Researchers Pursue a Comparative Effectiveness Study with support from the FD/MAS Patient Registry.
The FD/MAS Patient Registry has been gathering data for almost a full year. In July, Fibrous Dysplasia Foundation (FDF) received the exciting news that a team of researchers and patient advocates will rely on registry data to design and develop a research proposal. Together, FDF President Catherine Fairchild, President Emeritus Amanda Konradi, Phd, Andrea Burke DMD, MD, and FDF Program Manager Tovah Burstein have received a PCORI award to pursue a study comparing the experiences of craniofacial FD patients who have surgery to those who do not.
This PCORI project is especially exciting for the FD/MAS Patient Registry because it marks the first study that will develop questions and analyze data from the information that patients have provided on this platform. So far 517 patients have signed up for the registry and 230 have shared some of their medical data by taking one or more registry surveys. The registry is an important step in fighting FD/MAS because it gathers a variety of data on a patient’s life and medical history. The surveys are designed to gather that information in a scientific method that will offer researchers endless opportunities to study, analyze, and form new ideas about FD/MAS. “The registry has been a collaboration between patients, caregivers, and researchers from the beginning.” said Dr. Konradi. “PCORI has helped us develop a tool that prioritizes patients’ concerns and turns them into quantifiable data to be studied.”
While the data that patients have already provided will support the PCORI project as well as other future study projects, there is still much work to be done. “It is of utmost importance that we get as many patients as possible to fill out all of the registry surveys.” explained Burke. “Currently, clinical indications for craniofacial surgery are inconsistent and not evidence-based. By using patient data to retroactively analyze treatments, we can help patients make more informed decisions. Patients will really benefit by researchers compiling a broad spectrum of survey data to determine what treatments have been most effective.” The more data that scientists have, the better they will be able to understand this disease.

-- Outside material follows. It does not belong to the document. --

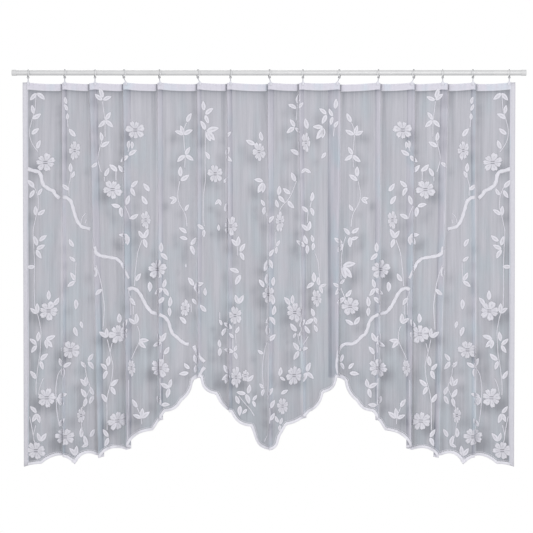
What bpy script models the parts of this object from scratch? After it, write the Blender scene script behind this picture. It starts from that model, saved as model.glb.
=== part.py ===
"""Embroidered net curtain with a scalloped M-shaped hem, hung by rings on a round rod.

Metres, +Z up. The origin is the middle of the rod's axis, +X runs along the rod, and the
front of the curtain faces -Y. Tables and sizes are in millimetres, and MM turns them into
metres. The cloth is worked out from its flat cut: every point has a place along the flat
width and a fall below the heading, and plan_curve bends the width into the hung folds.
"""

import math
from typing import NamedTuple

import bmesh
import bpy
import numpy as np

MM = 0.001

# Rod and end caps
ROD_DIAMETER = 20.0
SPAN_OVER_CAPS = 1940.0
CAP_DIAMETER = 22.5
CAP_LENGTH = 18.0
CAP_FLOOR = 6.0
CAP_EDGE = 1.6
ROUND_SIDES = 24
FIT_GAP = 0.3

# Rings
RING_RADIUS = 15.0
RING_WIRE = 3.0
RING_HANG = 2.6
RING_STEPS = 16
WIRE_STEPS = 6

# Cloth and its heading tape
CLOTH_THICKNESS = 1.0
TAPE_THICKNESS = 0.8
TAPE_HEIGHT = 25.0
TAPE_INSET = 0.8
HEADING_DEPTH = 36.5
HEADING_SAG = 5.0
SAG_SPAN = 187.0
DROP = 1450.0
TOP_HALF_WIDTH = 929.0
FOOT_HALF_WIDTH = 924.5
SIDE_SWING = 5.0

# Z-folds: the length of one half-turn of cloth, and how far the folds open at the foot
TURN_TOP = 12.0
TURN_FOOT = 18.0
OPENING = 0.12
WIDTH_LOST = 0.45
LOOSENING = 1.6
STEEPEST_WAVE = 0.75
RIPPLE = 0.35
RIPPLE_PHASE = 0.6
RIPPLE_STEP = 1.7

# Spacing of the cloth's columns and rows
FOLD_SPACING = 4.0
PANEL_SPACING = 18.0
LEAST_SPACING = 1.0
CLOTH_ROWS = 7
SAMPLE_STEP = 0.5
LEVELS = 30
BELOW_HEM = 10.0
ARC_STEPS = 8

# Clips: two jaws astride the heading and a plate with an eye for the ring
CLIP_WIDTH = 10.0
CLIP_FLAT = 12.2
JAW_THICKNESS = 1.0
JAW_GAP = 0.35
JAW_TOP = 33.8
JAW_ROOF = 35.0
FRONT_JAW_FOOT = 47.0
BACK_JAW_FOOT = 45.0
PLATE_INSET = 0.1
STEM_HALF_WIDTH = 2.2
EYE_RADIUS = 4.8
EYE_HOLE = 3.0
EYE_START = -35.0
EYE_SWEEP = 250.0
EYE_STEPS = 8

MERGE = 0.00001


class Fold(NamedTuple):
    """A ring, its clip and the Z-fold beside it."""

    ring: float     # ring's place along the rod
    side: int       # 1: the cloth on the right lies in front, -1: on the left, 0: no fold
    overlap: float  # width of the fold at the heading
    grip: float     # from the fold's front edge to the middle of the clip
    lean: float     # sideways step from the ring to its clip
    drift: float    # sideways move of the front edge at the foot
    swing: float    # move towards the back at the foot
    yaw: float      # turn of the ring about the vertical, in degrees


FOLDS = (
    Fold(-908, 0, 0, 0, 0, 0, 0, 14),
    Fold(-770, 1, 17, 10.5, 0, 3, 6, 20),
    Fold(-656, 1, 30, 22.0, 0, 38, -4, 12),
    Fold(-547, 1, 28, 10.5, 7, 13, 8, 22),
    Fold(-413, 1, 21, 10.5, 2, 9, -5, 16),
    Fold(-268, 1, 17, 10.5, 7, 6, 5, 20),
    Fold(-145, 1, 19, 13.5, 0, 10, -6, 11),
    Fold(2, 1, 23, 10.5, 4, 6, 4, 18),
    Fold(128, 1, 19, 15.5, 0, 20, -3, -14),
    Fold(265, -1, 45, 10.5, 7, -12, 7, -20),
    Fold(413, -1, 19, 10.5, 3, -9, -5, -16),
    Fold(546, -1, 28, 10.5, 7, -13, 8, -22),
    Fold(655, -1, 27, 20.0, 0, -38, -4, -12),
    Fold(769, -1, 17, 10.5, 0, -3, 6, -20),
    Fold(906, 0, 0, 0, 0, 0, 0, -14),
)


class Scallop(NamedTuple):
    """One bow of the hem, from the row above to this point."""

    x: float      # end of the bow along the rod
    depth: float  # end of the bow below the rod's axis
    bow: float    # rise of the bow above its chord, negative where it bulges downwards


TAIL = (
    Scallop(-924, 1486, 0),
    Scallop(-856, 1473, 3),
    Scallop(-732, 1477, 31),
    Scallop(-637, 1452, 29),
    Scallop(-540, 1424, 24),
    Scallop(-438, 1348, 22),
    Scallop(-391, 1277, 0),
    Scallop(-328, 1236, -11),
    Scallop(-287, 1161, -10),
    Scallop(-258, 1147, 1),
)
TONGUE = (
    Scallop(-200, 1212, -19),
    Scallop(-143, 1280, -9),
    Scallop(-68, 1332, -15),
    Scallop(-53, 1377, 0),
    Scallop(4, 1424, -12),
    Scallop(38, 1378, -11),
    Scallop(67, 1328, 0),
    Scallop(153, 1277, -11),
    Scallop(204, 1205, -12),
    Scallop(257, 1148, -15),
)


def smooth_step(share):
    """Ease from 0 to 1 with level ends."""
    share = np.clip(share, 0.0, 1.0)
    return share * share * (3.0 - 2.0 * share)


def running_total(rate, step):
    """Integrate evenly spaced values, starting from 0."""
    middles = 0.5 * (rate[1:] + rate[:-1]) * step
    return np.concatenate(([0.0], np.cumsum(middles)))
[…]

Part of the reason Fairchild, Konradi, Burke, and Burstein decided to pursue this project is because so many medical professionals lack accurate and well-informed information on effective treatments for FD/MAS. “Patients are often frustrated by the number of questions about their daily care that remain unanswered.” Said Catherine Fairchild. “As a parent of a patient, I want to do everything I can to get answers, and the registry represents an easy and effective way to make progress.” The team will continue to reference deidentified data from the registry as they develop their research into a proposal and, hopefully, receive funding to pursue a better understanding of craniofacial FD and the treatment options available to those patients.